Right now, Pdox can't make the text in their UI accurate even after it is pointed out. For 4+ years.

I don't think the resources are available to them to make a breakthrough in UI on tech that is new + expensive in the market. They can't even manage it with core mechanics yet, and that would be the better starting point.
 
Another VR fiend here.

VR (from Rifts generation) is without doubt the best default way to play all cockpit games. Anyone says otherwise is frankly lying.

For other games which are well optimized and have been designed with VR in mind, VR is pretty cool too.

That said I prefer to play GS games and watch movies on my projector.

Seeing the map laid out like a table in front of me might feel God like but probably not sufficiently immersive to enhance the game for me.
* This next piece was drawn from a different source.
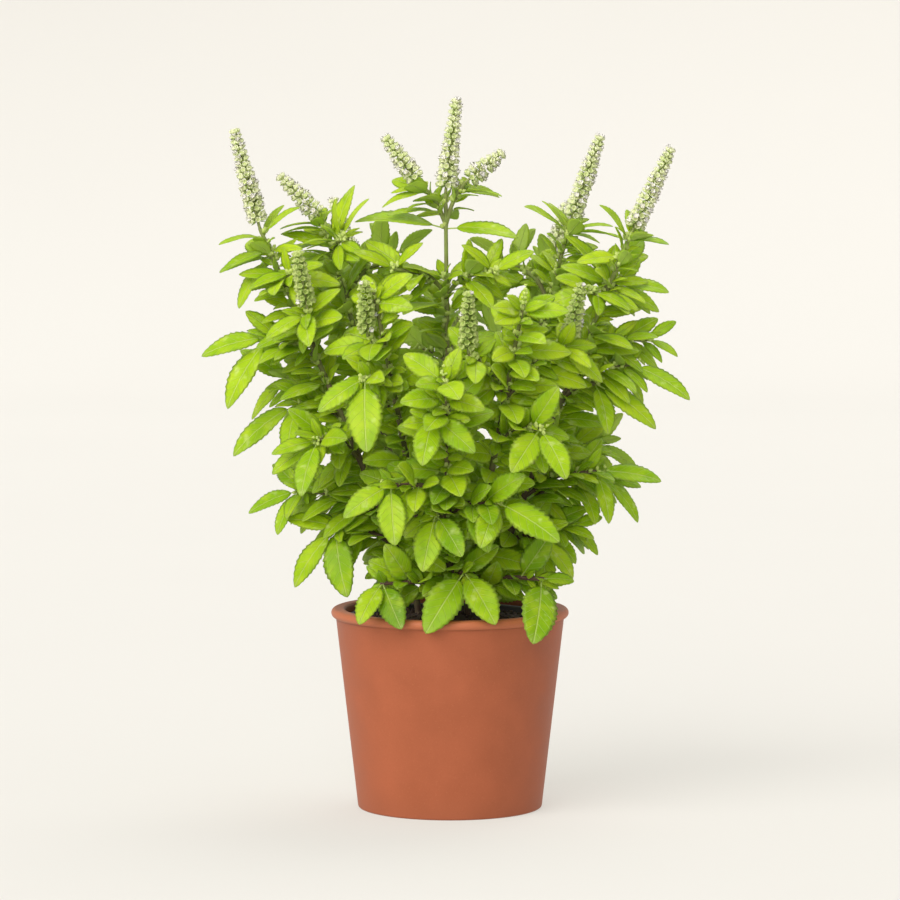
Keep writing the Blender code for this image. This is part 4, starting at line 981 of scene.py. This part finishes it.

I've played a couple of rts games in VR but always return to pancake mode.

I would defo give it a go though, if PD ever branched out!
 
VR wouldn't make a ton of sense for these games, I'd rather have a giant touchscreen/table combo if I'm going to be overly extravagant while playing.
 
VR wouldn't make a ton of sense for these games, I'd rather have a giant touchscreen/table combo if I'm going to be overly extravagant while playing.

FWIW, I have been playing CKII via Google Remote Desktop on my phone while parked on the couch and while it takes a little getting used to I quite enjoy it. Some stuff is way way way harder to interact with like constantly pausing the game, some menu interaction, but I'm doing all of this on a Galaxy S6. If I had a bonafide tablet it'd be way easier.